(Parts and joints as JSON)
---------------

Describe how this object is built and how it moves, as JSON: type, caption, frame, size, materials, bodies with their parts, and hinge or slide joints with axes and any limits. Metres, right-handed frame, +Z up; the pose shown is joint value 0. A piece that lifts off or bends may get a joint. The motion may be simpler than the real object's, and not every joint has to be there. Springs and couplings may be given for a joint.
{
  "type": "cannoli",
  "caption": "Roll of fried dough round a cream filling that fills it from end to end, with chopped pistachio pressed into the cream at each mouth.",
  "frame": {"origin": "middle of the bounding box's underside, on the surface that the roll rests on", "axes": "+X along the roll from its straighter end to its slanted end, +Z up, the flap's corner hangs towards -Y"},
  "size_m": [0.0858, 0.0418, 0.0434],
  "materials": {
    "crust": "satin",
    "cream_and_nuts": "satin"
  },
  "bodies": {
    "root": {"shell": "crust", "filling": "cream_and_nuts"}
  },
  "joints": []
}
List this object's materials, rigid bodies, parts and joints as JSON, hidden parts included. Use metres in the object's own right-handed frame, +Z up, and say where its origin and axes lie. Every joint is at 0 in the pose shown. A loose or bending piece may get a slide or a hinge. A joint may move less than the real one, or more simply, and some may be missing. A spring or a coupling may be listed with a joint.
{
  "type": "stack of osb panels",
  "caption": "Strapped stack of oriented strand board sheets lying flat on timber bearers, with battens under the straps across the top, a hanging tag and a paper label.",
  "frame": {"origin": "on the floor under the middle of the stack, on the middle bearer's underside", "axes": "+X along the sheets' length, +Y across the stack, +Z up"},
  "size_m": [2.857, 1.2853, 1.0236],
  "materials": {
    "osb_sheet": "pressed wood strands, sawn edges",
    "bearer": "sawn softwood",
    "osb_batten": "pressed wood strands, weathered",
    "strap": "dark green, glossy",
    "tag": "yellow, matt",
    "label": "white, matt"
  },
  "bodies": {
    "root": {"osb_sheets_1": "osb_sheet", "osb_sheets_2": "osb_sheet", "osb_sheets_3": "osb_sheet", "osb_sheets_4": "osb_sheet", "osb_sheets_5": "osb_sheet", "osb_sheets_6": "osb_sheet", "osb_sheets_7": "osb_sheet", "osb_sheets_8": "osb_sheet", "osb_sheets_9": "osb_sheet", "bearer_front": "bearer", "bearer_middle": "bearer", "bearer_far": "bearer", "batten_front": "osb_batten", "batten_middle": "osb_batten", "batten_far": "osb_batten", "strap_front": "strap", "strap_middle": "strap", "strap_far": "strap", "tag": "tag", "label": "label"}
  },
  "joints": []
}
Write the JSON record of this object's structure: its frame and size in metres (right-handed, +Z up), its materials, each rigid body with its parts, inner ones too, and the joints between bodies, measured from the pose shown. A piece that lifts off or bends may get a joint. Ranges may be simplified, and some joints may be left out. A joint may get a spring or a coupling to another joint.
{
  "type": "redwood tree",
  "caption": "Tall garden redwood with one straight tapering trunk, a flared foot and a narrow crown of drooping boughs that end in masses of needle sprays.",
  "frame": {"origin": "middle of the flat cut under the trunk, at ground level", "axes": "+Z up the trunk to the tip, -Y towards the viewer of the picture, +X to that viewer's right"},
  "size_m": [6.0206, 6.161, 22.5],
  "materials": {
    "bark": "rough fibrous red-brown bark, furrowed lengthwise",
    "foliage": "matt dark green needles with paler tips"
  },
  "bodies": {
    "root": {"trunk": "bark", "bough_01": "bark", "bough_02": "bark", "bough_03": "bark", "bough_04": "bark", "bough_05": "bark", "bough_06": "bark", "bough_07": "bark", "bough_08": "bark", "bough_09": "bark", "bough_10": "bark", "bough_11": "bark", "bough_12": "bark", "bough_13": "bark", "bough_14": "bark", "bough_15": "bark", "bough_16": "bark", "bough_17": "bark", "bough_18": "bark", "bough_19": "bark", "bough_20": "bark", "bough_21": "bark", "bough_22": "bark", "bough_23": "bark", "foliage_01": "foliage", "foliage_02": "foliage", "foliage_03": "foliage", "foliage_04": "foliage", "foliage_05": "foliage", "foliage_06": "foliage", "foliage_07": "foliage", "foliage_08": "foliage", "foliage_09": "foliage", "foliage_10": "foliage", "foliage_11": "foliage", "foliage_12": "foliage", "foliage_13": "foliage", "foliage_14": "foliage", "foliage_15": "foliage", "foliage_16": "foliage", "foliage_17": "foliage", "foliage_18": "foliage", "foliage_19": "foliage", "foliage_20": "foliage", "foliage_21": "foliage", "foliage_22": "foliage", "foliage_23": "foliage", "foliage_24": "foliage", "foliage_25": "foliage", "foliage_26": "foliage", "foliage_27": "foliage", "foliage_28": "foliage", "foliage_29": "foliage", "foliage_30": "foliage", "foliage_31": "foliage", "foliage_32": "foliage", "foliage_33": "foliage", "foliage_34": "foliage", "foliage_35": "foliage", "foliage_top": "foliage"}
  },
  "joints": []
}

---------------

### Problem description
Take the listing above and set it down exactly.

### Solution to the exercise
Describe how this object is built and how it moves, as JSON: type, caption, frame, size, materials, bodies with their parts, and hinge or slide joints with axes and any limits. Metres, right-handed frame, +Z up; the pose shown is joint value 0. A piece that lifts off or bends may get a joint. The motion may be simpler than the real object's, and not every joint has to be there. Springs and couplings may be given for a joint.
{
  "type": "cannoli",
  "caption": "Roll of fried dough round a cream filling that fills it from end to end, with chopped pistachio pressed into the cream at each mouth.",
  "frame": {"origin": "middle of the bounding box's underside, on the surface that the roll rests on", "axes": "+X along the roll from its straighter end to its slanted end, +Z up, the flap's corner hangs towards -Y"},
  "size_m": [0.0858, 0.0418, 0.0434],
  "materials": {
    "crust": "satin",
    "cream_and_nuts": "satin"
  },
  "bodies": {
    "root": {"shell": "crust", "filling": "cream_and_nuts"}
  },
  "joints": []
}
List this object's materials, rigid bodies, parts and joints as JSON, hidden parts included. Use metres in the object's own right-handed frame, +Z up, and say where its origin and axes lie. Every joint is at 0 in the pose shown. A loose or bending piece may get a slide or a hinge. A joint may move less than the real one, or more simply, and some may be missing. A spring or a coupling may be listed with a joint.
{
  "type": "stack of osb panels",
  "caption": "Strapped stack of oriented strand board sheets lying flat on timber bearers, with battens under the straps across the top, a hanging tag and a paper label.",
  "frame": {"origin": "on the floor under the middle of the stack, on the middle bearer's underside", "axes": "+X along the sheets' length, +Y across the stack, +Z up"},
  "size_m": [2.857, 1.2853, 1.0236],
  "materials": {
    "osb_sheet": "pressed wood strands, sawn edges",
    "bearer": "sawn softwood",
    "osb_batten": "pressed wood strands, weathered",
    "strap": "dark green, glossy",
    "tag": "yellow, matt",
    "label": "white, matt"
  },
  "bodies": {
    "root": {"osb_sheets_1": "osb_sheet", "osb_sheets_2": "osb_sheet", "osb_sheets_3": "osb_sheet", "osb_sheets_4": "osb_sheet", "osb_sheets_5": "osb_sheet", "osb_sheets_6": "osb_sheet", "osb_sheets_7": "osb_sheet", "osb_sheets_8": "osb_sheet", "osb_sheets_9": "osb_sheet", "bearer_front": "bearer", "bearer_middle": "bearer", "bearer_far": "bearer", "batten_front": "osb_batten", "batten_middle": "osb_batten", "batten_far": "osb_batten", "strap_front": "strap", "strap_middle": "strap", "strap_far": "strap", "tag": "tag", "label": "label"}
  },
  "joints": []
}
Write the JSON record of this object's structure: its frame and size in metres (right-handed, +Z up), its materials, each rigid body with its parts, inner ones too, and the joints between bodies, measured from the pose shown. A piece that lifts off or bends may get a joint. Ranges may be simplified, and some joints may be left out. A joint may get a spring or a coupling to another joint.
{
  "type": "redwood tree",
  "caption": "Tall garden redwood with one straight tapering trunk, a flared foot and a narrow crown of drooping boughs that end in masses of needle sprays.",
  "frame": {"origin": "middle of the flat cut under the trunk, at ground level", "axes": "+Z up the trunk to the tip, -Y towards the viewer of the picture, +X to that viewer's right"},
  "size_m": [6.0206, 6.161, 22.5],
  "materials": {
    "bark": "rough fibrous red-brown bark, furrowed lengthwise",
    "foliage": "matt dark green needles with paler tips"
  },
  "bodies": {
    "root": {"trunk": "bark", "bough_01": "bark", "bough_02": "bark", "bough_03": "bark", "bough_04": "bark", "bough_05": "bark", "bough_06": "bark", "bough_07": "bark", "bough_08": "bark", "bough_09": "bark", "bough_10": "bark", "bough_11": "bark", "bough_12": "bark", "bough_13": "bark", "bough_14": "bark", "bough_15": "bark", "bough_16": "bark", "bough_17": "bark", "bough_18": "bark", "bough_19": "bark", "bough_20": "bark", "bough_21": "bark", "bough_22": "bark", "bough_23": "bark", "foliage_01": "foliage", "foliage_02": "foliage", "foliage_03": "foliage", "foliage_04": "foliage", "foliage_05": "foliage", "foliage_06": "foliage", "foliage_07": "foliage", "foliage_08": "foliage", "foliage_09": "foliage", "foliage_10": "foliage", "foliage_11": "foliage", "foliage_12": "foliage", "foliage_13": "foliage", "foliage_14": "foliage", "foliage_15": "foliage", "foliage_16": "foliage", "foliage_17": "foliage", "foliage_18": "foliage", "foliage_19": "foliage", "foliage_20": "foliage", "foliage_21": "foliage", "foliage_22": "foliage", "foliage_23": "foliage", "foliage_24": "foliage", "foliage_25": "foliage", "foliage_26": "foliage", "foliage_27": "foliage", "foliage_28": "foliage", "foliage_29": "foliage", "foliage_30": "foliage", "foliage_31": "foliage", "foliage_32": "foliage", "foliage_33": "foliage", "foliage_34": "foliage", "foliage_35": "foliage", "foliage_top": "foliage"}
  },
  "joints": []
}